Helping farmers farm, live sustainably

DAVAO. Partners Narciso Ponce Jr. (right) and Cherrylin Casuga. (Photo by Junie E. Alivio Jr.)
DAVAO. Partners Narciso Ponce Jr. (right) and Cherrylin Casuga. (Photo by Junie E. Alivio Jr.)

HAVING a purpose in life is what makes us hopeful and keeps us going, especially if that purpose is to help others live independently and sustainably.

This is what partners Narciso Ponce Jr. and Cherrylin Casuga found after they established an integrated farm school in Davao City.

"At first, we didn't envision to help the farmers. When I attended training, seminars, and workshops, some of our government agencies advised us to put up a learning site and accredit it with Tesda. But now that we have already established the farm school, we realized that our goal is to help our farmers not just on the technical know-how but on how to make them live sustainably through farming," Ponce said.

"Tayo kasi, we tend to point the blame on someone/something kasi yan ang mas madali. We forget to make or become the solution ourselves sa problem. So, we found a solution and that would be awareness, education, and at the same time aside from training and development, access to market, logistics, technology, innovation, and of course the financial, access to loans. I'm speaking for the farmers, kasi because of what we're doing we are now part of the community of the farmers," Casuga added.

She said those are the sentiments of the farmers, both the old and the young, which often are also the main factor the new generation does not see farming to be an attractive profession, and it has to stop and it has to be better now.

Ponce and Casuga are the owners of the Casuga Integrated Farm School in Marilog, Davao City.

Casuga said that through the training they conducted to their farmer-students and linking them with the concerned government agencies such as Agricultural Training Institute (ATI), Department of Agriculture (DA), Bureau of Fisheries (BFar) and Tesda, for their capacity-building they will learn their strengths and weaknesses so that they could work on it for their advantage.

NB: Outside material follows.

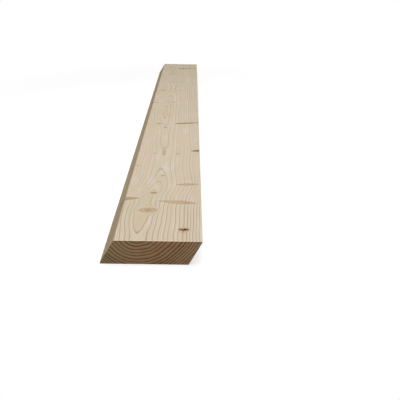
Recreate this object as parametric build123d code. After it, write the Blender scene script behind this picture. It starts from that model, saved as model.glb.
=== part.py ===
from build123d import *

import os
from math import radians, tan

# A planed softwood facing board with a rhombus section. It is one sawn and planed piece: two wide
# parallel faces, and two long edges that lean the same way, so that rain runs off each open joint.
# The board lies on its back face. Its length runs along Y, its width along X, and Z is up. The
# origin is on the floor under the middle of the board.

# Driving dimensions, in millimetres and degrees.
BOARD_LENGTH = 2000.0
BOARD_WIDTH = 120.0  # from the tip of one leaning edge to the tip of the other, before easing
BOARD_THICKNESS = 28.0
EDGE_ANGLE = 60.0  # between a wide face and a leaning edge, at the acute arris
ARRIS_RADIUS = 0.8  # the planer eases the four long arrises; the saw leaves the two ends sharp

NODE = "plank"

# How far the upper face is set over to the right of the lower one.
FACE_OFFSET = BOARD_THICKNESS / tan(radians(EDGE_ANGLE))
FACE_WIDTH = BOARD_WIDTH - FACE_OFFSET


def section_outline():
    """The rhombus section seen from the near end, centred on X and standing on Z = 0."""
    half_width = BOARD_WIDTH / 2
    back_left = (-half_width, 0)
    back_right = (-half_width + FACE_WIDTH, 0)
    face_right = (half_width, BOARD_THICKNESS)
    face_left = (half_width - FACE_WIDTH, BOARD_THICKNESS)
    return [back_left, back_right, face_right, face_left]


def plank():
    """The section run along the whole length, with its four long arrises eased."""
    near_end = Plane(
        origin=(0, -BOARD_LENGTH / 2, 0), x_dir=(1, 0, 0), z_dir=(0, -1, 0)
    )
    sharp_section = make_face(Polyline(section_outline(), close=True))
    eased_section = fillet(sharp_section.vertices(), ARRIS_RADIUS)
    return extrude(near_end * eased_section, amount=-BOARD_LENGTH)


os.makedirs("parts", exist_ok=True)
board = plank()
board.label = NODE
export_step(board, f"parts/{NODE}.step")
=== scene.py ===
import math
import random

import bpy
import numpy as np
from mathutils import Matrix, Vector
from mathutils.geometry import delaunay_2d_cdt


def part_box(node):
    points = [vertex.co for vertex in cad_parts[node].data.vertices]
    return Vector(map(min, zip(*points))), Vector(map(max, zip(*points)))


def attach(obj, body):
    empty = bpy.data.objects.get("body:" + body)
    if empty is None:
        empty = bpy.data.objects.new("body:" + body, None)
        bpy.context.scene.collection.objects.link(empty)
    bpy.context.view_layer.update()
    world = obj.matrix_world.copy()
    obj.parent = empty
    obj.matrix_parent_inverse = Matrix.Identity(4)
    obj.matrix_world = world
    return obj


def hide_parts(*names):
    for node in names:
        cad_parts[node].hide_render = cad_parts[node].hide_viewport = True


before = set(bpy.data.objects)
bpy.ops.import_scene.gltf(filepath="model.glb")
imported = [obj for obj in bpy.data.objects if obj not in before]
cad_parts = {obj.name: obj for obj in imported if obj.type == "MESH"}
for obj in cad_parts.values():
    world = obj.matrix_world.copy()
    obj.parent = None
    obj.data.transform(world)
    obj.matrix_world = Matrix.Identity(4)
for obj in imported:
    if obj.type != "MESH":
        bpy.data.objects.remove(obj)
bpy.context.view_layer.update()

# The plank is one length of planed softwood with a rhombus section. It is sawn from beside the heart
# of the log, planed on its two wide faces and its two leaning edges, eased along the four long
# arrises and cross-cut square at both ends.
MM = 0.001
EDGE_ANGLE = math.radians(60)
ARRIS_RADIUS = 0.8 * MM

lowest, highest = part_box("plank")
length = highest.y - lowest.y
thickness = highest.z - lowest.z
# Easing takes a little off each sharp tip, so the sharp section is wider than the planed one.
half_width = highest.x + ARRIS_RADIUS * (1 / math.tan(EDGE_ANGLE / 2) - 1)
face_offset = thickness / math.tan(EDGE_ANGLE)


def section_corners():
    """The four sharp corners, seen from the near end and going round against the clock."""
    back_left = Vector((-half_width, 0))
    back_right = Vector((half_width - face_offset, 0))
    face_right = Vector((half_width, thickness))
    face_left = Vector((face_offset - half_width, thickness))
    places = [back_left, back_right, face_right, face_left]
    corners = []
    for number, place in enumerate(places):
        to_next = (places[(number + 1) % 4] - place).normalized()
        to_last = (places[number - 1] - place).normalized()
        bisector = (to_next + to_last).normalized()
        corners.append({"place": place, "bisector": bisector, "angle": to_next.angle(to_last)})
    return corners


ARRIS_STEP = 0.18 * MM  # between the points on an arris
STEP_GROWTH = 1.5  # each step away from it is longer than the last by this factor


def stations(span, coarse):
    """Distances along one side of the section: fine steps by its two arrises, coarse ones between."""
    near_half = [0.0]
    pace = ARRIS_STEP
    while near_half[-1] + pace < span / 2:
        near_half.append(near_half[-1] + pace)
        pace = min(coarse, pace * STEP_GROWTH)
    return near_half + [span - place for place in reversed(near_half)]


def eased(place, corner, away, outward):
    """A point near a sharp corner, moved onto the rounded arris. Away runs from the corner to the point."""
    inward = corner["bisector"]
    reach = ARRIS_RADIUS / math.tan(corner["angle"] / 2)
    if away >= reach:
        return place
    centre = corner["place"] + inward * (ARRIS_RADIUS / math.sin(corner["angle"] / 2))
    turn = (math.pi - corner["angle"]) / 2
    share = away / reach
    tip_part = -inward * math.sin((1 - share) * turn)
    side_part = outward * math.sin(share * turn)
    return centre + (tip_part + side_part) * (ARRIS_RADIUS / math.sin(turn))


# How close the points are across each side, and how much of the flat map each side takes: the back
# face, the right edge, the weather face and the left edge.
SIDE_PITCHES = (3.6 * MM, 2.2 * MM, 1.25 * MM, 2.2 * MM)
SIDE_SHARES = (0.28, 0.11, 0.50, 0.11)


def section_outline():
    """The eased outline, and how far round the board each point is, as a share of the flat map."""
    corners = section_corners()
    outline = []
    shares = []
    for number, pitch in enumerate(SIDE_PITCHES):
        start = corners[number]
        end = corners[(number + 1) % 4]
        along = (end["place"] - start["place"]).normalized()
        outward = Vector((along.y, -along.x))
        span = (end["place"] - start["place"]).length
        for distance in stations(span, pitch)[:-1]:
            place = start["place"] + along * distance
            place = eased(place, start, distance, outward)
            outline.append(eased(place, end, span - distance, outward))
            shares.append(sum(SIDE_SHARES[:number]) + SIDE_SHARES[number] * distance / span)
    return outline, shares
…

"Yun po ang nakikita namin, yung gap sa access to market, logistics, price, kasi minsan hindi na ang farmers ang nagdidikta kung ano ang price nang produce nila (sometimes the farmers are not the ones dictating the price of their produce). We're not totally against or want to ban the traders, but we, as consolidators of the farmers' products, would like the consumers to know that these products are available. Kami nalang po ang lalapit sa inyo kasi hindi po nakakaabot at ayaw naming mapunta lang sa wala ang tinatrabaho nang ating farmers (We will personally go to the consumers as farmers’ produce don’t get to you and we don’t want the efforts of our farmers go to waste)," she said.

Through their school, the partners become committed to be the "big brother" of the farmers not just in linking them to the market but in everything they need: from seeds, fertilizers, through DA or other government agencies, and linking them to proper financial institutions to access loans for their capitalization, and most especially teach them how to use their loan proceeds efficiently.

Ponce also recalled through experience that farmers often misuse their funds coming from loans they get from financial institutions because they lose focus on what their loans are meant for.

"When they plant vegetables, which run for around three months before they can harvest, the tendency is farmers use portions of their loans for their daily needs, which should not be the case. That is why we teach integrated farming," he said.

Thus, they intervene not just by teaching the farmers what to do and what not to do, they also aim to assist and provide other means of income, such as "loaning" them layering hens so that they could cope with the gaps between planting and harvesting period.

He added that monitoring is also their means of interventions, which he sees as what is lacking in our system at the present.

"We monitor them to ensure their sustainability, to give proper interventions so that they continue to farm and continue to grow food for our table or else their problem will continue to persist and the cycle never stops; farmers getting loan, nalugi kay na-divert sa laing butang ang funds (but lost in the business because their funds were diverted into something else), and re-apply for loan again and then again," Ponce said.

In this way, when the farmers can already stand on their own, they themselves can also help other farmers and it will create a ripple effect.

Casuga for her part said they aim for a multiplier effect which is why they assist the farmers in whatever way they can because it is one way to ensure the sustainability of the livelihood of the farmer.

"We are here not just to 'give the farmers a fish' but 'to teach them how to fish.' We want them to know how to manage and sell their products, to become agripreneurs, and to make them become trainers and become employable," Casuga said.